Rule Severity Likelihood Remediation Cost Priority Level STD-001-CPP High Unlikely Medium High 2
- Next you will write policies for encryption and Triple A.
- Create policies for the three types of encryption (in flight, at rest, and in use) and each of the three elements of the Triple-A framework using the tables provided.
- Explain each type of encryption, how it is used, and why and when the policy applies.
- Explain each type of Triple-A framework strategy, how it is used, and why and when the policy applies.
Note: Look for and complete this section in the template. (The security policy template contains the complete list.)
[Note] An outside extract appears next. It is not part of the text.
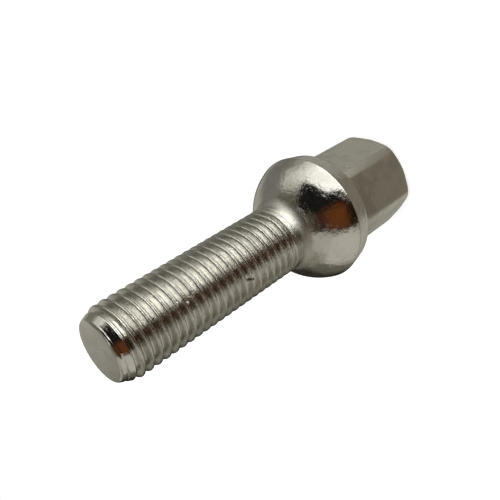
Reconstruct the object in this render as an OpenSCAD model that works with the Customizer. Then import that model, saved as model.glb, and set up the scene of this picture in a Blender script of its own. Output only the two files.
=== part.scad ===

Policy Names | Explain what it is and how and why the policy applies. |
Encryption in rest |
- Map the principles to each of the standards and provide a justification for the connection between the two. In the Module Three milestone, you added definitions for each of the 10 principles provided. Now it’s time to connect the standards to principles to show how they are supported by principles. You may have more than one principle for each standard, and the principles may be used more than once. Principles are numbered 1 through 10. You will list the number or numbers that apply to each standard, then explain how each of these principles supports the standard. This exercise demonstrates that you have based your security policy on widely accepted principles. Linking principles to standards is a best practice.